Determine which lines of the records include the word "object", and copy them.

ENTRIES SHOWN:
• • • •

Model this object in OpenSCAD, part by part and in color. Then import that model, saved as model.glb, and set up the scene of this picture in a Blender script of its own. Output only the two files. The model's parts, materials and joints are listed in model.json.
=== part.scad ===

• • • •

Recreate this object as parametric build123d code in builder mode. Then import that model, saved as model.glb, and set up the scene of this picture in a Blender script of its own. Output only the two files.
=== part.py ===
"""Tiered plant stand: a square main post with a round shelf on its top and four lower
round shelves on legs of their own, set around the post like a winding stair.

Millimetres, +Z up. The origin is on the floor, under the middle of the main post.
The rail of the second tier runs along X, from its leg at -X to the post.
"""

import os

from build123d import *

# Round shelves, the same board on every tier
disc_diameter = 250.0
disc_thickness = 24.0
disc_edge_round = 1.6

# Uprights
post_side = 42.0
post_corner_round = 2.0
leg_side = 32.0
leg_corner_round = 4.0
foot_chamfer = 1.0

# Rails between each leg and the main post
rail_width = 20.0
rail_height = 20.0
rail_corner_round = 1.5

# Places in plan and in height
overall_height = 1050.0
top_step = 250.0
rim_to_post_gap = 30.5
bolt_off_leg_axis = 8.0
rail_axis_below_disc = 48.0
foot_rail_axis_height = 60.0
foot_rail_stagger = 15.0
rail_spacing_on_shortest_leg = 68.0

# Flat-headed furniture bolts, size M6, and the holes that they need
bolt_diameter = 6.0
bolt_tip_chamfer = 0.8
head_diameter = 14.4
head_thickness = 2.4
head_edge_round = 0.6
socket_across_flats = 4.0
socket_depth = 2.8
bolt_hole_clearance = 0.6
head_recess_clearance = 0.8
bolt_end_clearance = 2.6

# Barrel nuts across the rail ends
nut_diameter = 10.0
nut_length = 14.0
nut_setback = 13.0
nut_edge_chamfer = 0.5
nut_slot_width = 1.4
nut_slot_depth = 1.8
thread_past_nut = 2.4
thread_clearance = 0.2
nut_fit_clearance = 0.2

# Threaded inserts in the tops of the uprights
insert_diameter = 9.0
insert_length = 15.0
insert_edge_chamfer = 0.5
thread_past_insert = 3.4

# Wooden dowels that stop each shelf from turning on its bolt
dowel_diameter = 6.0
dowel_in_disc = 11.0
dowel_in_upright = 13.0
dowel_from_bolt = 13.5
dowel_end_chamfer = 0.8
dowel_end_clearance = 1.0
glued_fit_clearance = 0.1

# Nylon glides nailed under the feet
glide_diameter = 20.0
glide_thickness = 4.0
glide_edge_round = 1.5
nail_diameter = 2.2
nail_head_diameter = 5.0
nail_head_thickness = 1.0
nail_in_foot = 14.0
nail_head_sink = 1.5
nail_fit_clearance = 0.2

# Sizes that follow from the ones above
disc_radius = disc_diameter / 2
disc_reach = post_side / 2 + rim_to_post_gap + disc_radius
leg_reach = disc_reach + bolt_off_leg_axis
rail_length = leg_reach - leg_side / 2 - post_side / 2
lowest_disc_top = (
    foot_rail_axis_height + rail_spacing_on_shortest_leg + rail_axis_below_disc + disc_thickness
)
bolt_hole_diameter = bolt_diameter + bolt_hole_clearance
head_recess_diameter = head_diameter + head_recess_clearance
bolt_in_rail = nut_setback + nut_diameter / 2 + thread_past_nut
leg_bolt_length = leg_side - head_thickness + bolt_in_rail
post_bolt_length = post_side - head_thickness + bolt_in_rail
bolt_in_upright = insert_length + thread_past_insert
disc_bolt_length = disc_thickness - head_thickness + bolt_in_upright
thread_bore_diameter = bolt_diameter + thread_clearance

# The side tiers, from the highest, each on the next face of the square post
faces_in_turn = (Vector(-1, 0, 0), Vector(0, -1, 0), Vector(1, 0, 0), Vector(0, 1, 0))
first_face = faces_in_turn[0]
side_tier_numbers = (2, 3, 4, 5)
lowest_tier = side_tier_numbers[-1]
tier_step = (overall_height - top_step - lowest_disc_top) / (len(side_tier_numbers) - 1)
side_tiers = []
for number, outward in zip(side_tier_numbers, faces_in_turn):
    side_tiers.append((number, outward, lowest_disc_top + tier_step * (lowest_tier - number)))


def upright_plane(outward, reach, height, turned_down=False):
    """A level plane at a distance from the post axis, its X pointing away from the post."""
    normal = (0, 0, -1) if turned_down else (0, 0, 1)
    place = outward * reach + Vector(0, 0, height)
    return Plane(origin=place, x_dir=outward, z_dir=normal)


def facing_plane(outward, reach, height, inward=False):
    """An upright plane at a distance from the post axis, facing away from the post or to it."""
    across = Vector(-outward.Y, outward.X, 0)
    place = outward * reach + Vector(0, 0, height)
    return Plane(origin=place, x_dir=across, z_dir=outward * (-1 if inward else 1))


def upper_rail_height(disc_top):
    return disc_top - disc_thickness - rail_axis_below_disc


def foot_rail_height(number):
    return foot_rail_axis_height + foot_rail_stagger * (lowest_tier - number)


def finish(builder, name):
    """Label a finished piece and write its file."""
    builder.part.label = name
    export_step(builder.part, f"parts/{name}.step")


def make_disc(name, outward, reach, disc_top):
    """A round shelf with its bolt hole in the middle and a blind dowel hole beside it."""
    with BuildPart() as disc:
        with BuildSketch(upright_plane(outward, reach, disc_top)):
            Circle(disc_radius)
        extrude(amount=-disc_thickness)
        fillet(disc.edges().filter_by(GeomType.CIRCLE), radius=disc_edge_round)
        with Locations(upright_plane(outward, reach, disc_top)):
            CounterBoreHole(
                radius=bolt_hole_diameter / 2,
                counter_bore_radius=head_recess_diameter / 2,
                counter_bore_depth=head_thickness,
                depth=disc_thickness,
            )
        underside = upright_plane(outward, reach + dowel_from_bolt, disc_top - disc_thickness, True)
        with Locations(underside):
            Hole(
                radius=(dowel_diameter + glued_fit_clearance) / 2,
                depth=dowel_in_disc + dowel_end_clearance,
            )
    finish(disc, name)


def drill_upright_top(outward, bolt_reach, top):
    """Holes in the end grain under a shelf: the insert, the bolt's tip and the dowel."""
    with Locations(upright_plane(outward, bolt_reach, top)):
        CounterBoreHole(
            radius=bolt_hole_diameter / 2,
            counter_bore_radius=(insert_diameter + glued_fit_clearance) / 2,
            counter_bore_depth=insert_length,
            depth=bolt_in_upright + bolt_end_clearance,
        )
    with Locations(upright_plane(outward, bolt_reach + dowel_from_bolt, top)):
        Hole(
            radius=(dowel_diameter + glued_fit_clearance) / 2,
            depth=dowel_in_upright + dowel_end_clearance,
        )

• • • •

FINISHED TASK:
Model this object in OpenSCAD, part by part and in color. Then import that model, saved as model.glb, and set up the scene of this picture in a Blender script of its own. Output only the two files. The model's parts, materials and joints are listed in model.json.
Recreate this object as parametric build123d code in builder mode. Then import that model, saved as model.glb, and set up the scene of this picture in a Blender script of its own. Output only the two files.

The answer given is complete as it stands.